What's the data-leakage risk with few-shot examples?
Examples are real text sent to your model provider on every call, and they're often pulled from live data containing customer names or identifiers. If prompts are logged or shared, that sensitive data travels with them. Scrub and synthesize example content, and audit your prompt library the way you audit code for hardcoded secrets.
How does bias get into a few-shot prompt?
Through example selection, usually unintentionally. If your examples lean toward one label or over-represent one type of case, the model inherits that lean and handles underrepresented cases worse. Balance example sets against the real distribution and audit outputs by segment, since aggregate accuracy can hide a systematic failure on a minority slice.
Does zero-shot avoid these risks?
It avoids some.
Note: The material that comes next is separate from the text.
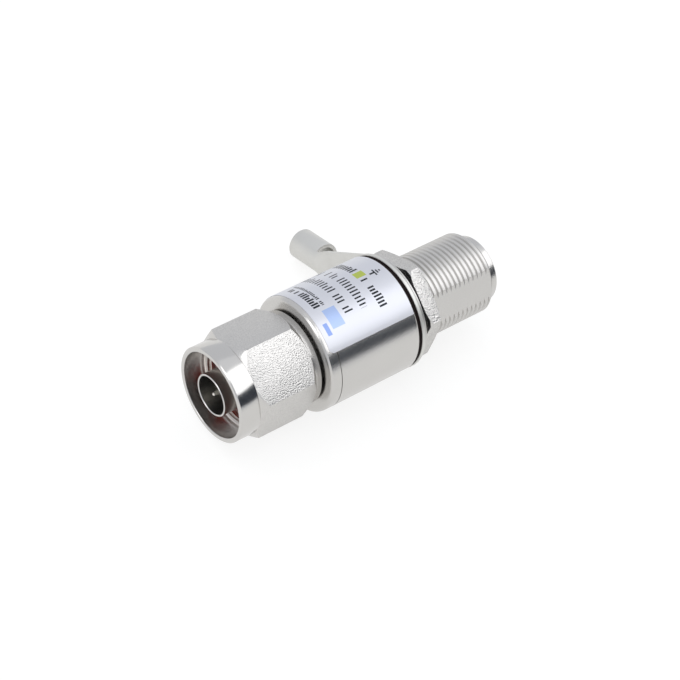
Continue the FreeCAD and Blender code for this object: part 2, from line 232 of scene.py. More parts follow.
def mill_hexagon(mesh, distance, clock):
    """Cuts the six flats of a nut, which get its second finish, with a corner at the clock angle."""
    for index in range(6):
        mill_flat(mesh, distance, clock + math.radians(30 + 60 * index), 1)


def break_edges(mesh, width, angle=SHARP, segments=2):
    """Small bevel on every edge sharper than angle."""
    edges = [edge for edge in mesh.edges if edge.is_manifold and edge.calc_face_angle() > angle]
    bmesh.ops.bevel(mesh, geom=edges, offset=width, offset_type="OFFSET", segments=segments, profile=0.5,
                    affect="EDGES", material=-1, clamp_overlap=True)


def joined(*parts):
    """One mesh from several closed ones."""
    whole = bmesh.new()
    for part in parts:
        held = bpy.data.meshes.new("held")
        part.to_mesh(held)
        part.free()
        whole.from_mesh(held)
        bpy.data.meshes.remove(held)
    return whole


def node_copy(node):
    """Mesh of a frame node in millimetres, its loose triangles merged and its flat faces whole again."""
    mesh = bmesh.new()
    mesh.from_mesh(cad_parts[node].data)
    bmesh.ops.scale(mesh, vec=(1 / MM,) * 3, verts=mesh.verts)
    # Corners within 0.002 mm are one, and faces within 0.6 degrees of each other are one.
    bmesh.ops.remove_doubles(mesh, verts=mesh.verts, dist=0.002)
    bmesh.ops.dissolve_limit(mesh, angle_limit=math.radians(0.6), use_dissolve_boundaries=False,
                             verts=mesh.verts, edges=mesh.edges, delimit=set())
    return mesh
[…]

Zero-shot prompts contain no embedded examples, so they carry far less data-leakage and example-bias risk, which is a real governance advantage on sensitive workflows. But zero-shot has its own risk of inconsistent output on hard tasks, so the right choice still depends on the task, not a blanket rule.
What's the minimum governance worth setting up?
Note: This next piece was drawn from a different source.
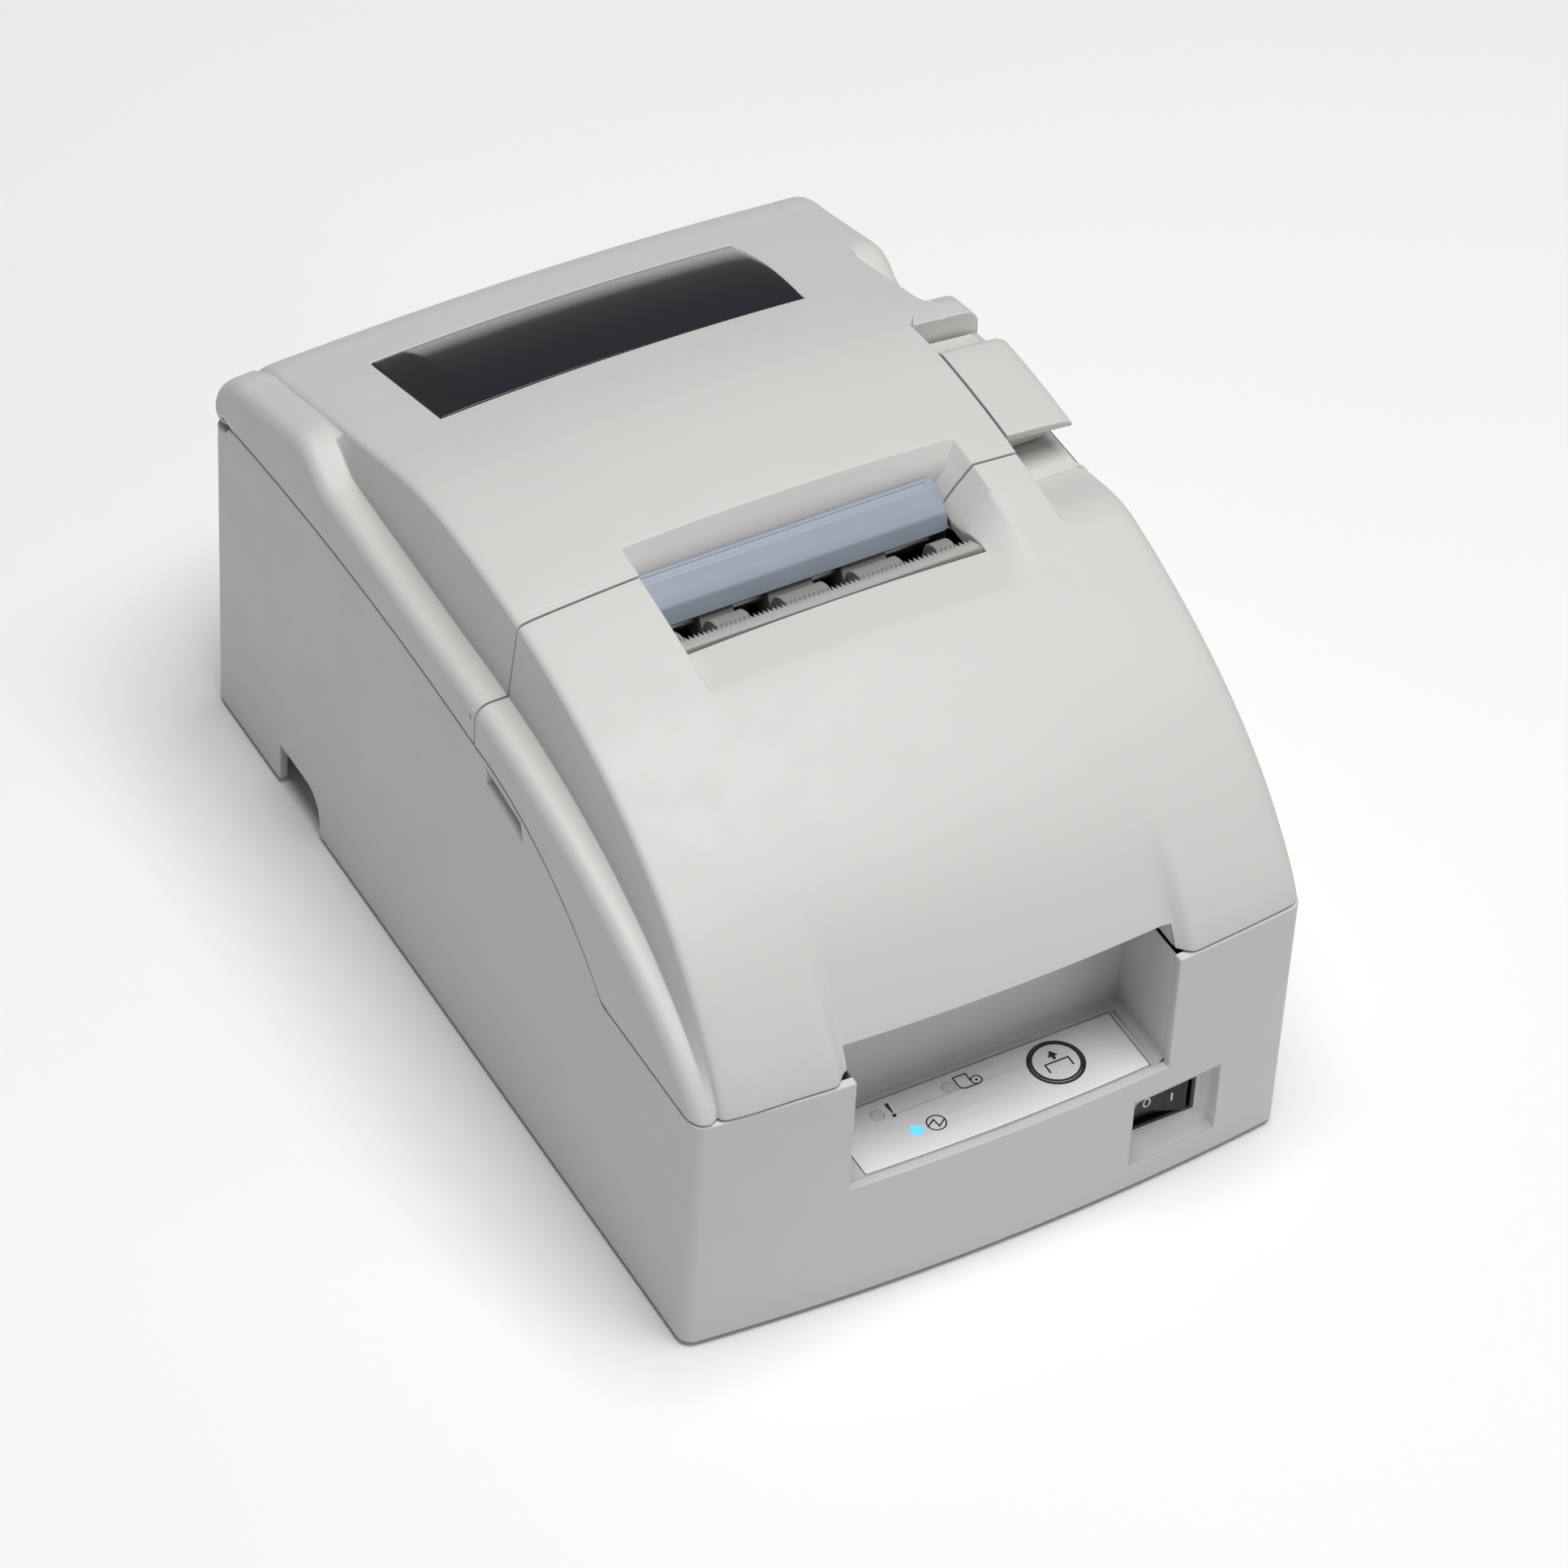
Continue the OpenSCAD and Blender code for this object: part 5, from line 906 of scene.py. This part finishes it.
PANEL_Z = 38.1
PANEL_IN0 = PANEL_X0 + 0.35
PANEL_IN1 = PANEL_X1 - 0.35
PANEL_BACK = FRONT_Y + 25.3
PANEL_R = 2  # rounding at the foot of the recess's side walls
PANEL_SILL = 2.4  # thickness of the front below the recess
SWITCH_X0, SWITCH_X1, SWITCH_Z0, SWITCH_Z1 = 36.2, 60.5, 9.4, 30.3
NOTCH_Y0, NOTCH_Y1, NOTCH_Z, NOTCH_R = 66.6, 88.1, 13.5, 7
GATE_X0, GATE_X1, GATE_Z = -57.5, HALF_W - 30, 19.5
HOLLOW_Y0, HOLLOW_Y1, HOLLOW_DEPTH = SPLIT_Y - 24, SPLIT_Y - 7, 1.9
HOLLOW_DROPS = (6.2, 5.4, 1.5)  # below the seam: its foot, its deepest line and its top
RELIEF_R = 5  # room round the rear cover's hinge
BAY_Y = REAR_Y - 64
BAY_X = HALF_W - 26
BAY_Z = 26
SOCKETS = [(-34, 14, 12), (-6, 13, 12), (24, 14, 13)]  # middle, width and height
SOCKET_Z = 8.6
SOCKET_GAP = 0.2
BAY_LEDGE_X, BAY_LEDGE_Y, BAY_LEDGE_T = 18 - SIDE_IN, 26, 3


def bow(x):
    return FRONT_Y + crown(x)


def case_outline():
    """The case's outer wall, counter-clockwise from the left end of its front."""
    arc_x = HALF_W - CORNER_R
    front_c = bow(arc_x) + CORNER_R
    rear_c = REAR_Y - CORNER_R
    xs = [*range(-72, -47, 8), PANEL_IN0, *range(-32, 25, 8), 30, SWITCH_X0, 40.5, PANEL_IN1, 50, 55,
          SWITCH_X1, 66, 72]
    ys = spread(front_c, seam_kink_y, 4) + spread(seam_kink_y, HOLLOW_Y0 - 0.3, 9)
    ys += [HOLLOW_Y0 - 0.3, HOLLOW_Y0 + 0.3, -30, -25, HOLLOW_Y1 - 0.3, HOLLOW_Y1 + 0.3]
    ys += spread(SPLIT_Y, NOTCH_Y0, 7) + [NOTCH_Y0, 67.4, 68.6, 70, 71.8, NOTCH_Y0 + NOTCH_R, 81, NOTCH_Y1]
    ys += [96, 104, 112, 115.4, 116, 117, 118.5]
    rear_xs = [72, 61, GATE_X1, 38, 25, 12, 0, -12, -25, -38, -48, GATE_X0, -65, -72]

    def corner(x, y, start):
        angles = [start + a for a in QUARTER]
        return [(x + CORNER_R * cos(a), y + CORNER_R * sin(a)) for a in angles]

    points = [(x, bow(x)) for x in xs] + corner(arc_x, front_c, -pi / 2)[1:] + [(HALF_W, y) for y in ys[1:]]
    points += corner(arc_x, rear_c, 0) + [(x, REAR_Y) for x in rear_xs] + corner(-arc_x, rear_c, pi / 2)
    points += [(-HALF_W, y) for y in reversed(ys[1:])] + corner(-arc_x, front_c, pi)[:-1]
    return points + points[:1]


def case_top(y):
    if y > PIVOT_Y:
        return PIVOT_Z - RELIEF_R
    room = RELIEF_R ** 2 - (PIVOT_Y - y) ** 2
    return min(seam_z(y), PIVOT_Z - sqrt(room)) if room > 0 else seam_z(y)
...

Four checkpoints: pre-ship review for sensitive workflows, a prompt registry with owners and review dates, scheduled re-measurement against fresh data, and segment-level output audits on anything touching people or money. These catch most hidden risks at modest cost without a heavy compliance process.
Key Takeaways
- The dangerous failures are fluent, confident, well-formatted outputs that are substantively wrong and pass review.
- Few-shot examples can leak real customer data into every API call; scrub and synthesize them like you'd remove secrets from code.
- Bias enters through example selection, often in what you didn't include; balance sets and audit outputs by segment.
- Few-shot accuracy degrades silently as inputs drift, so schedule re-measurement against fresh data with a named owner.
- A lightweight governance layer of four checkpoints catches most hidden risks at modest cost.